Sobre la restauración de viejos edificios históricos
¿Cuántos edificios tenemos en Valladolid y sus pueblos que están sucumbiendo al paso del tiempo? ¿Cuántas pequeñas moles que ven como se acaban sus días tras aquellas importantes funciones que cumplieron en otros tiempos? ¿Cuántos pedazos de historia que han estado ahí siempre y que vemos como, con el paso de los días, van perdiendo su vida piedra a piedra?
Y como estos, miles. Miles a lo largo y ancho de la geografía vallisoletana. Desde fábricas de harinas que en otros tiempos fueron la fuente de ingresos de todo un pueblo hasta iglesias que sirvieron de refugio y no sólo ante los ojos de Dios.

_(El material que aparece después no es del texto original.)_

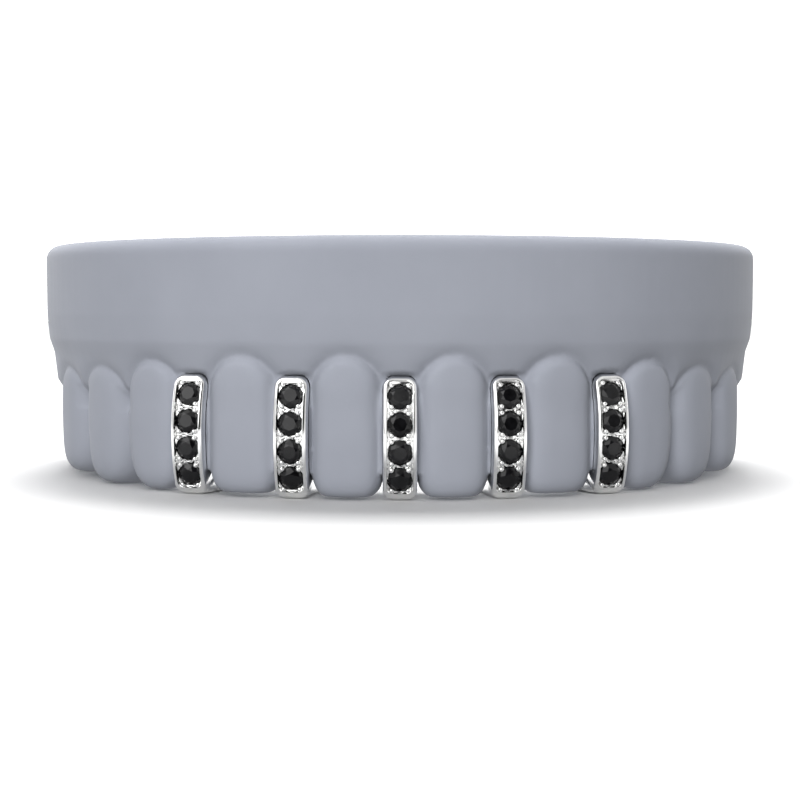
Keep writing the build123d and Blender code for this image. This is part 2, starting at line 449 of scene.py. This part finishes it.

Desde viejos telégrafos ópticos que hicieron las delicias de los antiguos comunicantes hasta pequeños molinos que, gracias al trabajo de nuestra principal arteria llamada Duero, consiguieron moler nuestro grano.
Son edificios que hoy se ven y parece que intentan, renqueantes, vivir sus últimos días con más pena que gloria, como viejos guerreros que recuerdan los tiempos en que aún tenían fuerza para levantar su espada y defender su libertad.
No son grandes obras arquitectónicas, no. No recuerdan a grandes arquitectos de otros siglos. Son obras anónimas cuyo único pecado fue dejar de tener utilidad. Y hoy están casi por los suelos.
No sólo deberían ser restaurados para disfrute de aquellos que nacimos en una época de modernidades donde aquellos edificios quedaron obsoletos. Deberían ser restaurados por el peligro que ello conlleva. Están casi en la ruina y el más leve soplo de viento podría dar con ellos en el suelo. Con ellos y con los curiosos que siguen admirando su viejo esplendor olvidado.
Por ellos van estas pocas líneas. Son pocas, la verdad, pero escritas desde un punto en el que se puede observar un viejo telégrafo que resiste inerte al paso del tiempo.